Checks can be mailed to Kentucky VFW at 3031 Poplar Level Road, Louisville, KY, 40217 with “Disaster Relief Fund” written in the memo.
Some VFW members have been in eastern Kentucky since the flooding, Shaack said. They’ve been driving pontoons and Jet Skis through the area gathering people from roofs and helping people clean themselves, their homes and businesses from the unsanitary floodwater.
“We are trying to keep people fed and germ-free,” Shaack said.
Mounce and Shaack both said community service is a key purpose of veterans organizations.
“That’s what we do.

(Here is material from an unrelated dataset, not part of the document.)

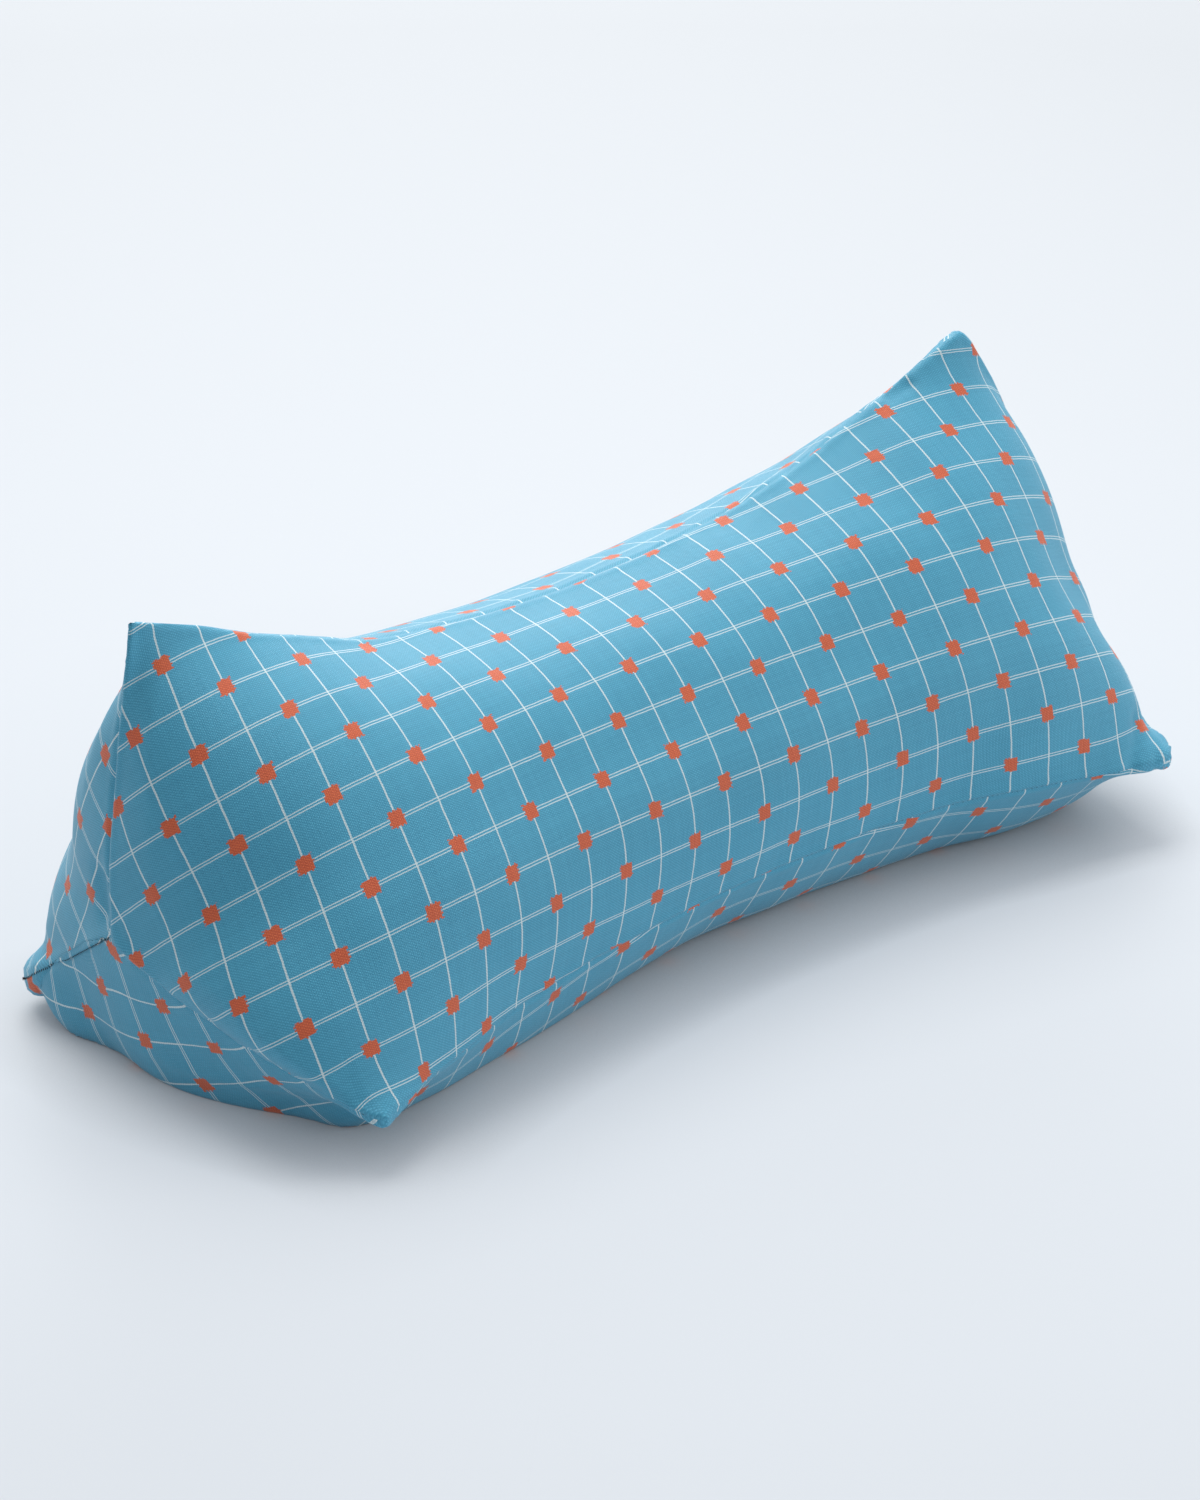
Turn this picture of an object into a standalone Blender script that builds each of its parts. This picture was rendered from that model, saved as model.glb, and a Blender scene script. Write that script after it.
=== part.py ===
# Neck roll pillow: a filled three-sided cushion sewn from three hourglass panels.
# Front, back and base panels meet in three long seams.
# At each short end their pointed tips meet in an inverted Y.
# X runs along the pillow, -Y is the front, Z is up and the base rests on Z = 0.

from math import exp, hypot, pi, sin

import bpy
import bmesh
from mathutils import Vector

MM = 0.001

# Each end of the pillow.
# top, front, back  corner tips, in mm (x, y, z)
# centre            the point where the three arms of the end seam meet
# arm_bow           how much the arms bow outwards
# fold              how far the pointed tips of the panels are folded in
# swell             how much more than at the waist each panel is filled
# lean              how far each panel's fill leans towards its second seam
# plump             the radius the fill rounds each corner tip to, in mm
LEFT_END = {
    "top": Vector((-186, 13, 162)),
    "front": Vector((-168, -88, 20)),
    "back": Vector((-196, 74, 11)),
    "centre": Vector((-201, 12, 56)),
    "arm_bow": 0.12,
    "fold": 0.90,
    "swell": {"front": 1.0, "back": 1.0, "base": 1.5},
    "lean": {"front": 0.0, "back": 0.0, "base": 0.42},
    "plump": {"top": 1.0, "front": 5.0, "back": 7.0},
}
RIGHT_END = {
    "top": Vector((176, 15, 170)),
    "front": Vector((186, -92, 32)),
    "back": Vector((192, 89, 8)),
    "centre": Vector((203, -3, 59)),
    "arm_bow": 0.90,
    "fold": 0.88,
    "swell": {"front": 1.0, "back": 1.0, "base": 1.1},
    "lean": {"front": 0.0, "back": 0.0, "base": 0.0},
    "plump": {"top": 3.5, "front": 5.5, "back": 6.0},
}

# The three long seams at the waist, in mm, half of their common length,
# and how much higher the top and front seams get per mm on the way to the right.
WAIST = {
    "top": Vector((0, 14, 122.5)),
    "front": Vector((0, -60, 32)),
    "back": Vector((0, 66, 25)),
}
SEAM_HALF_MM = 187
WAIST_RISE = {"top": 0.045, "front": 0.035, "back": 0.0}

# Each panel: the seam it starts from, the seam it reaches, how far the fill pushes
# its middle out of the straight line between them (y, z in mm), and how full that curve is.
PANELS = {
    "front": ("front", "top", Vector((0, -27, 17)), 2.0),
    "back": ("back", "top", Vector((0, 29, 11)), 1.8),
    "base": ("front", "back", Vector((0, -9.3, -36.8)), 1.8),
}

# How the shape changes on the way in from either end, one row per station.
# share        part of the whole length, 0 at the end and 0.5 at the waist
# flare        how much of the widening towards the corner tips is left, top and front seams
# back_flare   the same for the back seam
# tip          how much a corner tip's own place along the pillow counts
# fold         how much of the inverted Y is left
# crown        how much of the fill's push is there
# inset        how far the middle of the front and back panels has come in from the end, mm
# base_inset   the same for the base panel
# corner       how sharply an arm turns in towards its corner tip
STATION_COLUMNS = (
    "share", "flare", "back_flare", "tip", "fold", "crown", "inset", "base_inset", "corner")
STATIONS = (
    (0.000, 1.00, 1.00, 1.00, 1.00, 0.00, 0, 0, 4.2),
    (0.045, 0.88, 0.99, 0.45, 1.07, 0.82, 5, 4, 2.6),
    (0.080, 0.78, 0.91, 0.20, 1.00, 1.20, 11, 10, 1.9),
    (0.120, 0.64, 0.72, 0.00, 0.77, 1.34, 23, 21, 1.4),
    (0.170, 0.48, 0.54, 0.00, 0.36, 1.21, 46, 45, 1.1),
    (0.250, 0.23, 0.30, 0.00, 0.00, 1.00, 80, 79, 1.05),
    (0.360, 0.07, 0.10, 0.00, 0.00, 1.00, 132, 132, 1.0),
    (0.500, 0.00, 0.00, 0.00, 0.00, 1.00, 199, 199, 1.0),
)

SHOULDER_SHARE = 0.25
SETTLE_MM = 3.0
SEAM_DIP_MM = 1.0
TIP_REACH_MM = 22.0
TIP_SPREAD = 2.0
TIP_ROUNDS = 3
MIDDLE_BEND = 0.30
BEND_SHARE = 0.10
ARM_SHARE = 0.045
LEAN_SHARE = 0.045
STEPS_ALONG = 64
STEPS_ACROSS = 28
END_CROWDING = 0.35
SEAM_CROWDING = 0.12
WELD_MM = 0.02
REST_LIFT_MM = 0.05

CLOTH_COLOUR = (0.10, 0.30, 0.45, 1.0)
CLOTH_ROUGHNESS = 0.85


def clear_scene():
    """Remove every object that is in the scene."""
    for old in list(bpy.data.objects):
        bpy.data.objects.remove(old, do_unlink=True)


def station_value(column, share):
    """Smooth value of one column of STATIONS at a share of the length from the end."""
    key = STATION_COLUMNS.index(column)
    rows = [(row[0], row[key]) for row in STATIONS]
    last = len(rows) - 1

    def slope(i):
        if i == last:
            return 0.0
        before = rows[max(i - 1, 0)]
        after = rows[i + 1]
        return (after[1] - before[1]) / (after[0] - before[0])

    i = 0
    while i < last - 1 and share > rows[i + 1][0]:
        i += 1
    width = rows[i + 1][0] - rows[i][0]
    t = (share - rows[i][0]) / width
    start = (1 + 2 * t) * (1 - t) ** 2 * rows[i][1] + t * (1 - t) ** 2 * width * slope(i)
    finish = t * t * (3 - 2 * t) * rows[i + 1][1] + t * t * (t - 1) * width * slope(i + 1)
    return start + finish


def nearer_end(along):
    """The end's corner points for a place 0 to 1 along the pillow."""
    return LEFT_END if along < 0.5 else RIGHT_END


def seam_point(name, along):
    """Point of a long seam, flaring from the waist to the corner tips."""
    share = min(along, 1 - along)
    tip = nearer_end(along)[name]
    flare = station_value("back_flare" if name == "back" else "flare", share)
    point = WAIST[name].lerp(tip, flare)
    point.z += WAIST_RISE[name] * (1 - flare) * SEAM_HALF_MM * (2 * along - 1)
    plain_end = SEAM_HALF_MM if tip.x > 0 else -SEAM_HALF_MM
    point.x = SEAM_HALF_MM * (2 * along - 1) + (tip.x - plain_end) * station_value("tip", share)
    return point


def middle_x(name, along):
    """X of a panel's middle line, which starts at the point of the end."""
    share = min(along, 1 - along)
    column = "base_inset" if name == "base" else "inset"
    if share > SHOULDER_SHARE:
        left = LEFT_END["centre"].x + station_value(column, SHOULDER_SHARE)
        right = RIGHT_END["centre"].x - station_value(column, SHOULDER_SHARE)
        return left + (right - left) * (along - SHOULDER_SHARE) / (1 - 2 * SHOULDER_SHARE)
    inset = station_value(column, share)
    if along < 0.5:
        return LEFT_END["centre"].x + inset
    return RIGHT_END["centre"].x - inset


def settled(height):
    """Height above the ground once the pillow's weight has flattened what touches it."""
    if height <= 0:
        return 0.0
    return height * height / (height + SETTLE_MM)


def soft_reach(side, share):
    """Distance from the middle line, 0 to 1, with a bend that softens away from the end."""
    bend = MIDDLE_BEND * min(share / BEND_SHARE, 1.0)
    return (hypot(side, bend) - bend) / (hypot(1.0, bend) - bend)


def leaning(side, share, lean):
    """Place across a panel, -1 to 1, moved so that the fill leans to one side near the end."""
    near = share / LEAN_SHARE
    return side - lean * near * exp(1 - near) * (1 - side ** 2)


def panel_point(name, along, across):
    """Point of a panel, both places from 0 to 1, in mm."""
    low_seam, high_seam, push, fullness = PANELS[name]
    share = min(along, 1 - along)
    low = seam_point(low_seam, along)
    high = seam_point(high_seam, along)
    end = nearer_end(along)
    fold_depth = end["centre"] - (end[low_seam] + end[high_seam]) / 2
    side = leaning(2 * across - 1, share, end["lean"][name])
    reach = soft_reach(side, share)
    point = low.lerp(high, across)
    near_arm = max(1 - share / ARM_SHARE, 0.0)
    fold = station_value("fold", share) * (1 + (end["fold"] - 1) * (1 - near_arm))
    point += fold_depth * fold * (1 - reach)
    swell = 1 + (end["swell"][name] - 1) * sin(2 * pi * along) ** 2
    point += push * station_value("crown", share) * swell * (1 - reach ** fullness)
    seam_x = high.x if side > 0 else low.x
    middle = middle_x(name, along)
    bow = 1 + (end["arm_bow"] - 1) * near_arm
    corner = 1 + (station_value("corner", share) - 1) * bow
    point.x = middle + (seam_x - middle) * reach ** corner
    point.z = settled(point.z)
    return point


def crowded(value, amount):
    """Spread of grid lines over 0 to 1, closer together near both ends."""
    eased = value * value * (3 - 2 * value)
    return value + (eased - value) * amount


def add_panel(bm, name):
    """Add one panel as a grid that is bent into place."""
    grid = bmesh.ops.create_grid(
        bm, x_segments=STEPS_ALONG, y_segments=STEPS_ACROSS, size=0.5)
    for vert in grid["verts"]:
        along = crowded(vert.co.x + 0.5, END_CROWDING)
        across = crowded(vert.co.y + 0.5, SEAM_CROWDING)
        vert.co = panel_point(name, min(max(along, 0.0), 1.0), min(max(across, 0.0), 1.0)) * MM
    return grid["verts"]


def round_tip(bm, tip, plump):
    """Draw a pointed corner tip in a little and swell it round, as the fill does."""
    reach = TIP_REACH_MM * MM + TIP_SPREAD * plump
    near = []
    for vert in bm.verts:
        gap = (vert.co - tip).length
        if gap < reach:
            near.append((vert, 1 - gap / reach))
    middle = sum((vert.co for vert, _ in near), Vector()) / len(near)
    inward = (middle - tip).normalized()
    for vert, weight in near:
        vert.co += inward * plump * weight ** 1.3
    for _ in range(TIP_ROUNDS):
        bm.normal_update()
        for vert, weight in near:
            vert.co += vert.normal * plump * weight ** 1.3 / TIP_ROUNDS
        bmesh.ops.smooth_vert(
            bm, verts=[vert for vert, weight in near if weight > 0.5], factor=0.3,
            use_axis_x=True, use_axis_y=True, use_axis_z=True)
    short = min((vert.co - tip).dot(inward) for vert, _ in near)
    for vert, weight in near:
        vert.co -= inward * short * weight


def finish_seams(bm, seam_verts):
    """Round the corner tips and draw the seams a little way into the fill."""
    tips = []
    for end in (LEFT_END, RIGHT_END):
        for name in WAIST:
            tips.append(end[name] * MM)
            round_tip(bm, end[name] * MM, end["plump"][name] * MM)
    bm.normal_update()
    for vert in seam_verts:
        if vert.is_valid:
            room = min((vert.co - tip).length for tip in tips) / (TIP_REACH_MM * MM)
            vert.co -= vert.normal * SEAM_DIP_MM * MM * min(room, 1.0)
    for vert in bm.verts:
        vert.co.z = max(vert.co.z, 0.0)


def rest_on_corners(bm):
    """Let the flat base bear on its four outermost points, a hair below the rest of it."""
    flat = [vert for vert in bm.verts if vert.co.z <= 0.0]
    bearing = set()
    for side_x in (-1, 1):
        for side_y in (-2, 2):
            bearing.add(max(flat, key=lambda vert: side_x * vert.co.x + side_y * vert.co.y))
    for vert in bm.verts:
        if vert not in bearing:
            vert.co.z += REST_LIFT_MM * MM


def centre_over_origin(bm):
    """Slide the pillow so that the middle of its footprint is the origin."""
    xs = [vert.co.x for vert in bm.verts]
    ys = [vert.co.y for vert in bm.verts]
    middle = Vector((min(xs) + max(xs), min(ys) + max(ys), 0.0)) / 2
    bmesh.ops.translate(bm, verts=bm.verts, vec=-middle)


def cloth_material(name):
    """Plain woven cotton in the pillow's blue."""
    material = bpy.data.materials.new(name)
    material.use_nodes = True
    shader = material.node_tree.nodes["Principled BSDF"]
    shader.inputs["Base Color"].default_value = CLOTH_COLOUR
    shader.inputs["Roughness"].default_value = CLOTH_ROUGHNESS
    shader.inputs["Metallic"].default_value = 0.0
    material.diffuse_color = CLOTH_COLOUR
    return material


def build_cushion():
    """Weld the three panels into the filled pillow."""
    bm = bmesh.new()
    for name in PANELS:
        add_panel(bm, name)
    seam_verts = [vert for vert in bm.verts if vert.is_boundary]
    bmesh.ops.remove_doubles(bm, verts=seam_verts, dist=WELD_MM * MM)
    bmesh.ops.recalc_face_normals(bm, faces=bm.faces)
    if bm.calc_volume(signed=True) < 0:
        bmesh.ops.reverse_faces(bm, faces=bm.faces)
    finish_seams(bm, seam_verts)
    rest_on_corners(bm)
    centre_over_origin(bm)
    for face in bm.faces:
        face.smooth = True
    mesh = bpy.data.meshes.new("cushion")
    bm.to_mesh(mesh)
    bm.free()
    mesh.materials.append(cloth_material("blue_cotton"))
    cushion = bpy.data.objects.new("cushion", mesh)
    bpy.context.scene.collection.objects.link(cushion)
    return cushion


clear_scene()
build_cushion()
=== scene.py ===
"""Neck roll pillow, dressed: a filled three-sided cushion in woven check cotton.

The cover follows the same named sizes as the pillow's solid. Each panel is laid out flat by its
own lengths, so the woven check keeps its real size all over the cloth.
"""
import logging
from dataclasses import dataclass, field
from enum import Enum
from math import cos, pi, sin, tan

import bmesh
import bpy
import numpy as np
from mathutils import Matrix, Vector, noise
from mathutils.kdtree import KDTree


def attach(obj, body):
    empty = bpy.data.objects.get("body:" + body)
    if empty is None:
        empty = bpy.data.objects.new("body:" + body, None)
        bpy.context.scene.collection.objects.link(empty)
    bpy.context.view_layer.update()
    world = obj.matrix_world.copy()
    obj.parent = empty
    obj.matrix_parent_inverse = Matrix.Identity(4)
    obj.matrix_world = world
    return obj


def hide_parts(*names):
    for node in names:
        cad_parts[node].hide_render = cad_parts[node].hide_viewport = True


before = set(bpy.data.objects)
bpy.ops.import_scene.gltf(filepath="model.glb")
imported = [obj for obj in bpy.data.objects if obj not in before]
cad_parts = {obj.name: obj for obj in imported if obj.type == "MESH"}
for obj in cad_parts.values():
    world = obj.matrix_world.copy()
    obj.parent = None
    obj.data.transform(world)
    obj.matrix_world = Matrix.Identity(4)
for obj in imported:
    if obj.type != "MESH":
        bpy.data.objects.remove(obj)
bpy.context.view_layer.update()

LOG = logging.getLogger("neck_roll_pillow")

# One mm in metres, mm in a metre, and one repeat of the woven check in mm.
MM = 0.001
PER_METRE = 1000.0
REPEAT_MM = 16.0
# Nearer than EDGE to 0 or 1 is on a panel's edge. TINY keeps a length from being nothing.
EDGE = 1e-6
TINY = 1e-9

Pair = tuple[float, float]
Triple = tuple[float, float, float]
Array = np.ndarray


class Panel(Enum):
    """The three pieces of cloth the cover is cut from."""

    FRONT = 0
    BACK = 1
    BASE = 2


class Seam(Enum):
    """The seams of the cover: three long ones, and three arms at each end."""

    TOP = "top"
    FRONT = "front"
    BACK = "back"
    UPRIGHT_ARM = "upright_arm"
    FRONT_ARM = "front_arm"
    BACK_ARM = "back_arm"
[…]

Our first goal is to defend veterans, active and inactive,” Shaack said. “Our secondary goal is to help the community.”
While eastern Kentuckians begin to rebuild, Mounce hopes the veteran support shows that the community cares about them.
“It’s going to be a long process, even longer than ours I think,” he said. “I hope it brings a little hope back in their lives.”
– Follow regional reporter Sarah Michels on Twitter @sarah_michels13 or visit bgdailynews.com.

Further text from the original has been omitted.